- _Available data_
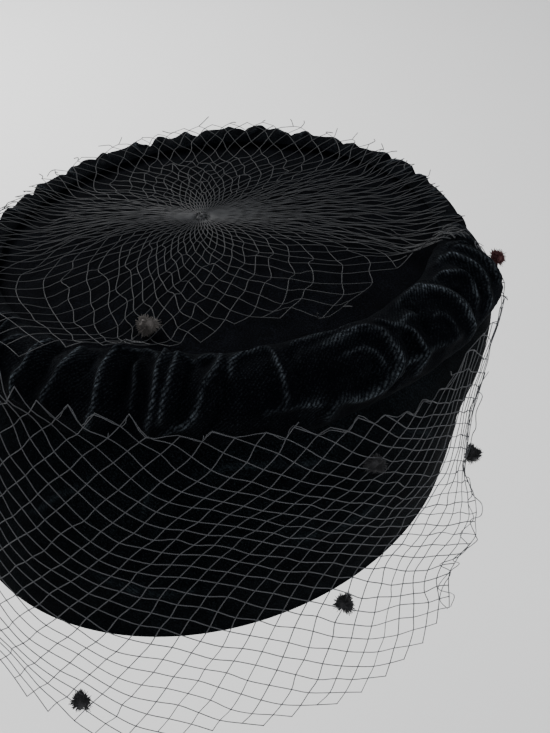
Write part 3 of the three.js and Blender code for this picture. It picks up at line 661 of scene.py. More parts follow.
# ------------------------------------------------------------------ threads
def tubes(paths, radius, sides=5):
    """Closed thin tubes along smooth paths. radius is a number or one value for each path."""
    V, F, base = [], [], 0
    ring = 2 * np.pi * np.arange(sides) / sides
    for pi, p in enumerate(paths):
        p = np.asarray(p, float)
        keep = np.r_[True, np.linalg.norm(np.diff(p, axis=0), axis=1) > 1e-4]
        p = p[keep]
        if len(p) < 2:
            continue
        r = radius[pi] if isinstance(radius, (list, np.ndarray)) else radius
        t = np.gradient(p, axis=0)
        t /= np.linalg.norm(t, axis=1)[:, None]
        up = np.array([0.0, 0, 1]) if abs(t[0, 2]) < 0.9 else np.array([1.0, 0, 0])
        u = np.cross(t[0], up)
        u /= np.linalg.norm(u)
        n = len(p)
        U = np.empty((n, 3))
        for i in range(n):
            u = u - t[i] * (u @ t[i])
            u /= max(np.linalg.norm(u), 1e-9)
            U[i] = u
        W = np.cross(t, U)
        rr = np.full(n, r) if np.isscalar(r) else np.interp(np.linspace(0, 1, n), np.linspace(0, 1, len(r)), r)
        P = p[:, None] + rr[:, None, None] * (np.cos(ring)[None, :, None] * U[:, None] + np.sin(ring)[None, :, None] * W[:, None])
        V.append(P.reshape(-1, 3))
        V.append(p[[0, -1]] + np.stack([-t[0], t[-1]]) * rr[[0, -1]][:, None] * 0.6)
        i, j = np.meshgrid(np.arange(n - 1), np.arange(sides), indexing="ij")
        a, b = base + i * sides + j, base + i * sides + (j + 1) % sides
        F.append(np.stack([a, b, b + sides], -1).reshape(-1, 3))
        F.append(np.stack([a, b + sides, a + sides], -1).reshape(-1, 3))
        k = np.arange(sides)
        end = base + n * sides
        F.append(np.stack([np.full(sides, end), base + (k + 1) % sides, base + k], 1))
        F.append(np.stack([np.full(sides, end + 1), base + (n - 1) * sides + k, base + (n - 1) * sides + (k + 1) % sides], 1))
        base += n * sides + 2
    return np.concatenate(V), np.concatenate(F)


def beads(centres, radius, along=None):
    """Small closed knots: an octahedron round each centre."""
    base = np.array([(1, 0, 0), (-1, 0, 0), (0, 1, 0), (0, -1, 0), (0, 0, 1), (0, 0, -1)], float)
    tri = [(0, 2, 4), (2, 1, 4), (1, 3, 4), (3, 0, 4), (2, 0, 5), (1, 2, 5), (3, 1, 5), (0, 3, 5)]
    c = np.asarray(centres, float)
    r = np.broadcast_to(np.asarray(radius, float), (len(c),))
    V = (c[:, None] + base[None] * r[:, None, None]).reshape(-1, 3)
    F = (np.array(tri)[None] + 6 * np.arange(len(c))[:, None, None]).reshape(-1, 3)
    return V, F


def join(parts):
    V, F, base = [], [], 0
    for v, f in parts:
        V.append(v)
        F.append(f + base)
        base += len(v)
    return np.concatenate(V), np.concatenate(F)


def through(points, per=3):
    """Smooth run through the points of a thread."""
    p = np.asarray(points, float)
    if len(p) < 3:
        return np.array([p[0] + (p[-1] - p[0]) * t for t in np.linspace(0, 1, per + 1)])
    k = np.linspace(0, len(p) - 1, (len(p) - 1) * per + 1)
    return catmull(p.T, k).T


# ------------------------------------------------------------------ form of the net
# azimuth and end of the gathered crown part on the net's path (0 gathering ... 16 hem)
CROWN_NET_EDGE = np.array([
    (-180, 7.0), (-150, 7.0), (-131, 7.0), (-122, 5.6), (-114, 4.6), (-106, 3.6), (-99, 3.0), (-90, 2.7),
    (-72, 2.8), (-60, 3.0), (-44, 3.0), (-30, 3.0), (-20, 3.5), (-12, 5.2), (6, 5.9), (60, 5.6),
    (120, 5.7), (150, 6.2), (170, 7.0)], float)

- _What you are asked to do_
Copy every line of the listing where the word "parts" appears.

- _Finished answer_
Write part 3 of the three.js and Blender code for this picture. It picks up at line 661 of scene.py. More parts follow.
def join(parts):
    for v, f in parts:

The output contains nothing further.